start Recorded information

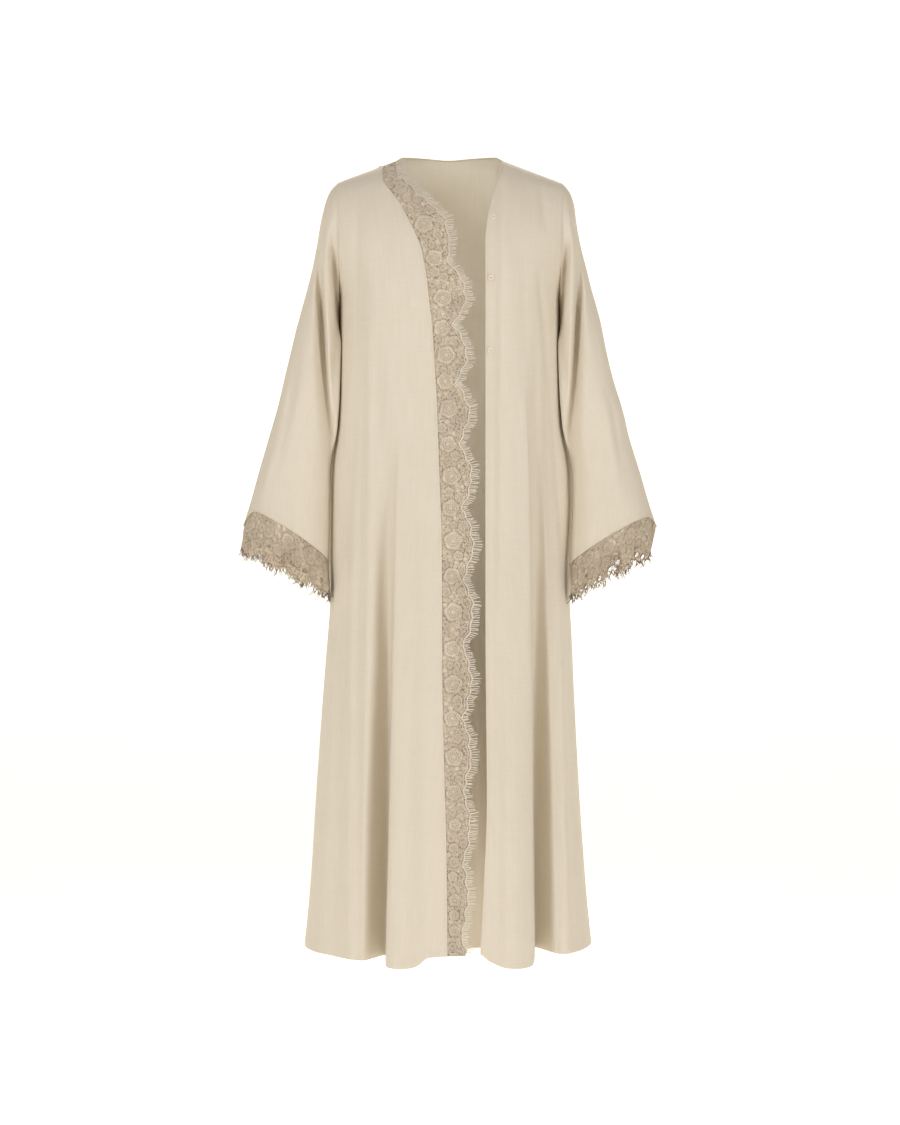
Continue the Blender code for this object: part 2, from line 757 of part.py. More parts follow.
def fringe(name, edge, outward, faces, length, closed, colour):
    """A narrow strip beside a lace edge, with four-sided lashes on every second piece."""
    data = bmesh.new()
    count = len(edge)
    rings = []
    for n in range(count):
        root = edge[n] + outward[n] * SEAM
        tip = root + outward[n] * STRIP_WIDTH
        lift = faces[n] * STRIP_WALL / 2
        rings.append([data.verts.new(p) for p in (root + lift, tip + lift, tip - lift, root - lift)])
    spans = count if closed else count - 1
    for n in range(spans):
        a = rings[n]
        b = rings[(n + 1) % count]
        for k, m in ((0, 1), (2, 3), (3, 0)):
            data.faces.new([a[k], a[m], b[m], b[k]])
        if n % 2 == 0:
            data.faces.new([a[1], a[2], b[2], b[1]])
            continue
        middle = (a[1].co + a[2].co + b[1].co + b[2].co) / 4
        share, step = LASH_UNEVEN
        reach = length * (1 + share * math.sin(n * step))
        away = Vector(outward[n] + outward[(n + 1) % count]).normalized()
        point = data.verts.new(middle + away * reach)
        for p, q in ((a[1], a[2]), (a[2], b[2]), (b[2], b[1]), (b[1], a[1])):
            data.faces.new([p, q, point])
    if not closed:
        data.faces.new(rings[0])
        data.faces.new(rings[-1])
    bmesh.ops.recalc_face_normals(data, faces=data.faces)
    return add_object(name, data, colour, 0.8)


def finer(points, parts, closed=False):
    """A polyline with each span cut into equal parts."""
    count = len(points) if closed else len(points) - 1
    made = []
    for n in range(count):
        for k in range(parts):
            made.append(blend(points[n], points[(n + 1) % len(points)], k / parts))
    if not closed:
        made.append(points[-1])
    return np.array(made)


def ring_value(ring, turn, ring_turns):
    """Value at a turn on a ring whose members stand at ring_turns."""
    place = (turn % 360) / (ring_turns[1] - ring_turns[0])
    i = int(place) % len(ring)
    return blend(ring[i], ring[(i + 1) % len(ring)], place - int(place))


def cuff_rings(side_sign, sleeve_ring, turns, sleeve_turns):
    """Rows of points of a cuff lace at some turns, hanging from the sleeve's last ring."""
    drop = CUFF_DROP.rows()[0 if side_sign < 0 else 1]
    outer = np.array([drop["x_out"], drop["middle"], drop["z_out"]]) * MM
    inner = np.array([drop["x_in"], drop["middle"], drop["z_in"]]) * MM
    rows = [[] for _ in range(CUFF_ROWS + 1)]
    for turn in turns:
        top = ring_value(sleeve_ring, turn, sleeve_turns)
        angle = math.radians(turn)
        low = (outer + inner) / 2 + (outer - inner) / 2 * math.cos(angle)
        low[1] -= drop["half"] * MM * math.sin(angle)
        wave = abs(math.cos(angle * CUFF_SCALLOPS / 2))
        low += unit(low - top) * CUFF_SCALLOP_DEPTH * (wave - CUFF_SCALLOP_MEAN)
        start = top + unit(low - top) * LACE_SEAM
        for n in range(CUFF_ROWS + 1):
            rows[n].append(blend(start, low, n / CUFF_ROWS))
    return np.array(rows)


def side_normal(normal, outward):
    """A normal at the parting of a cuff's two halves, turned to lie level with X and Z."""
    away = unit(outward * np.array([1, 0, 0.2]))
    level = normal * np.array([1, 0, 1])
    if np.linalg.norm(level) < 0.3:
        return away
    return unit(level if level @ away > 0 else -level)


def cuff_lace(side, sleeve_ring, ring_normals):
    """Front and back halves of a cuff's lace, and the fringe round its lower edge."""
    word = "right" if side.sign < 0 else "left"
    sleeve_turns = [360.0 * j / SLEEVE_SIDES for j in range(SLEEVE_SIDES)]
    parting = math.degrees(SEAM / 2 / CUFF_HALF)
    gaps = [(row["row"], row["column"], row["size"]) for row in CUFF_GAPS.rows()]
    for half, first in (("front", 0.0), ("back", 180.0)):
        turns = np.linspace(first + parting, first + 180 - parting, CUFF_COLUMNS + 1)
        points = cuff_rings(side.sign, sleeve_ring, turns, sleeve_turns)
        inward = np.array([0, CUFF_HALF if half == "front" else -CUFF_HALF, 0])
        normals = grid_normals(points, points - points.mean(axis=1, keepdims=True) - inward)
        normals[0] = [ring_value(ring_normals, turn, sleeve_turns) for turn in turns]
        middle = CUFF_COLUMNS // 2
        for column in (0, -1):
            for i in range(1, CUFF_ROWS + 1):
                normals[i, column] = side_normal(normals[i, column], points[i, column] - points[i, middle])
        wall(f"lace_cuff_{word}_{half}", points, normals, LACE, LACE_COLOUR, 0.8, gaps=gaps)
    turns = np.linspace(0, 360, 2 * CUFF_COLUMNS, endpoint=False)
    ring = cuff_rings(side.sign, sleeve_ring, turns, sleeve_turns)
    edge = finer(ring[-1], 2, closed=True)
    above = finer(ring[-2], 2, closed=True)
    outward = np.array([unit(a - b) for a, b in zip(edge, above)])
    normals = grid_normals(ring, ring - ring.mean(axis=1, keepdims=True), closed=True)
    faces = finer(normals[-1], 2, closed=True)
    faces = np.array([unit(f - (f @ o) * o) for f, o in zip(faces, outward)])
    centred = edge - faces * LACE / 2
    fringe(f"fringe_cuff_{word}", centred, outward, faces, CUFF_LASH, True, LACE_COLOUR)


def button(name, x, z, tree):
    """A round button with a raised rim and a dome in its middle, standing on the cloth."""
    hit, normal, _, _ = tree.ray_cast(Vector((x, -1.0, z)), Vector((0, 1, 0)))
    if normal.y > 0:
        normal = -normal
    data = bmesh.new()
    turn = normal.to_track_quat("Z", "Y").to_matrix()
    origin = hit + normal * BUTTON_STAND
    rings = []
    for point in BUTTON_PROFILE.rows():
        radius = point["radius"]
        height = point["height"]
        count = BUTTON_SIDES if radius > 0 else 1
        ring = []
        for n in range(count):
            angle = 2 * math.pi * n / count
            local = Vector((math.cos(angle) * radius, math.sin(angle) * radius, height)) * BUTTON_RADIUS
            ring.append(data.verts.new(origin + turn @ local))
        rings.append(ring)
    for low, high in zip(rings, rings[1:]):
        for n in range(BUTTON_SIDES):
            m = (n + 1) % BUTTON_SIDES
            corners = [low[n % len(low)], low[m % len(low)], high[m % len(high)], high[n % len(high)]]
            data.faces.new(list(dict.fromkeys(corners)))
    bmesh.ops.recalc_face_normals(data, faces=data.faces)
    return add_object(name, data, BUTTON_COLOUR, 0.45)


def front_lace(edge, edge_normals):
    """The scalloped lace of the right front and its fringe."""
    points, normals = lace_grid(edge, edge_normals)
    places = lace_places(edge)
    levels = [along_polyline(edge, place)[2] for place in places]
    gaps = []
    for peak in SCALLOP_PEAKS[1:-1]:
        row = int(np.argmin([abs(level - peak * MM) for level in levels]))
        for gap in LACE_GAPS.rows():
            gaps.append((row + gap["row"], gap["column"], gap["size"]))
    wall("lace_front", points, normals, LACE, LACE_COLOUR, 0.8, gaps=gaps)
    rim = points[:, -1] - normals[:, -1] * LACE / 2
    across = points[:, -1] - points[:, -2]
    edge_line = finer(rim[1:], LASHES_PER_ROW)
    outward = np.array([unit(v) for v in finer(across[1:], LASHES_PER_ROW)])
    faces = finer(normals[1:, -1], LASHES_PER_ROW)
    faces = np.array([unit(f - (f @ o) * o) for f, o in zip(faces, outward)])
    fringe("fringe_front", edge_line, outward, faces, LASH_LENGTH, False, LACE_COLOUR)


def build():
    for item in list(bpy.data.objects):
        bpy.data.objects.remove(item, do_unlink=True)
    right_points, right_normals = front_grid(RIGHT)
    wall("front_right", right_points, right_normals, CLOTH, CLOTH_COLOUR, 0.75)
    left_points, left_normals = front_grid(LEFT)
    left_front = wall("front_left", left_points, left_normals, CLOTH, CLOTH_COLOUR, 0.75)
    back_points, back_normals = back_grid()
    wall("back", back_points, back_normals, CLOTH, CLOTH_COLOUR, 0.75)
    front_lace(right_points[:, -1], right_normals[:, -1])
    for side, table in ((RIGHT, SLEEVE_RIGHT), (LEFT, SLEEVE_LEFT)):
        points, normals = sleeve_grid(side, table)
        word = "right" if side.sign < 0 else "left"
        wall(f"sleeve_{word}", points, normals, CLOTH, CLOTH_COLOUR, 0.75, closed=True)
        cuff_lace(side, points[-1], normals[-1])
    tree = BVHTree.FromPolygons(
        [v.co[:] for v in left_front.data.vertices], [p.vertices[:] for p in left_front.data.polygons]
    )
    for n, (x, z) in enumerate(BUTTONS):
        button(f"button_{n + 1}", x, z, tree)


build()
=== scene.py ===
"""Looks of the open-front abaya cloak: crepe panels, net lace with corded flowers and fringe, buttons.

Lengths in the tables are millimetres and become metres when they are read. The outlines of the panels and
sleeves and the folds of the body are those of the solids, with finer columns and rows. The fullness beside
the sleeves, the deeper fold in each sleeve, the finer hem lines and the creases are added here.
"""
import math

import bmesh
import bpy
import numpy as np
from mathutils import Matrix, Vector


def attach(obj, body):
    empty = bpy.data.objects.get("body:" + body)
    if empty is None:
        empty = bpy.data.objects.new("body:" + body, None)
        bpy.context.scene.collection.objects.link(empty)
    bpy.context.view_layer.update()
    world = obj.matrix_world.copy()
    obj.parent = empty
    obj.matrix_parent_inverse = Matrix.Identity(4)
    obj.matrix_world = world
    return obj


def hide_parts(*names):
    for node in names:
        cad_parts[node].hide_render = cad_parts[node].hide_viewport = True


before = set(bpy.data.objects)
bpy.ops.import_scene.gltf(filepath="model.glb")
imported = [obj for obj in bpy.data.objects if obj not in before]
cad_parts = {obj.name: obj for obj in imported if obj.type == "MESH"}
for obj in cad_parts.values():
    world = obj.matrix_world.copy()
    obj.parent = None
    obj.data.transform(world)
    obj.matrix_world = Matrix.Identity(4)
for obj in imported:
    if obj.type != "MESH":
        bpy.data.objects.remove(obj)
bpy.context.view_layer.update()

MM = 0.001
ROUNDNESS = 2.4  # power of the oval that the body's level sections follow
ARM_FADE_LIMITS = (1.2, 4.0)
TIP_RIGHT = (-194.6 * MM, -38.3 * MM)  # shoulder tips and underarm points, x and z
TIP_LEFT = (200.9 * MM, -40.0 * MM)
PIT_RIGHT = (-190.2 * MM, -238.0 * MM)
PIT_LEFT = (193.2 * MM, -238.0 * MM)
NECK_RIGHT = (-92.8 * MM, 0.0)
NECK_LEFT = (95.6 * MM, 0.0)
LACE_START = (-116.6 * MM, -8.8 * MM)  # where the right front's edge meets the shoulder seam
ARMHOLE_DEPTH = 52.0 * MM
ARM_FADE = 0.95  # how fast the armhole's own depth gives way to the body's
PIT_Z = PIT_RIGHT[1]
HEM_Z = -1390.0 * MM
BACK_HEM_Z = -1400.0 * MM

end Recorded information

Everything from the line that contains "CLOTH_COLOUR, 0.75, closed=True)" through the line that contains "for node in" is to be transcribed exactly, and nothing outside that range.

** Problem solution **
        wall(f"sleeve_{word}", points, normals, CLOTH, CLOTH_COLOUR, 0.75, closed=True)
        cuff_lace(side, points[-1], normals[-1])
    tree = BVHTree.FromPolygons(
        [v.co[:] for v in left_front.data.vertices], [p.vertices[:] for p in left_front.data.polygons]
    )
    for n, (x, z) in enumerate(BUTTONS):
        button(f"button_{n + 1}", x, z, tree)


build()
=== scene.py ===
"""Looks of the open-front abaya cloak: crepe panels, net lace with corded flowers and fringe, buttons.

Lengths in the tables are millimetres and become metres when they are read. The outlines of the panels and
sleeves and the folds of the body are those of the solids, with finer columns and rows. The fullness beside
the sleeves, the deeper fold in each sleeve, the finer hem lines and the creases are added here.
"""
import math

import bmesh
import bpy
import numpy as np
from mathutils import Matrix, Vector


def attach(obj, body):
    empty = bpy.data.objects.get("body:" + body)
    if empty is None:
        empty = bpy.data.objects.new("body:" + body, None)
        bpy.context.scene.collection.objects.link(empty)
    bpy.context.view_layer.update()
    world = obj.matrix_world.copy()
    obj.parent = empty
    obj.matrix_parent_inverse = Matrix.Identity(4)
    obj.matrix_world = world
    return obj


def hide_parts(*names):
    for node in names:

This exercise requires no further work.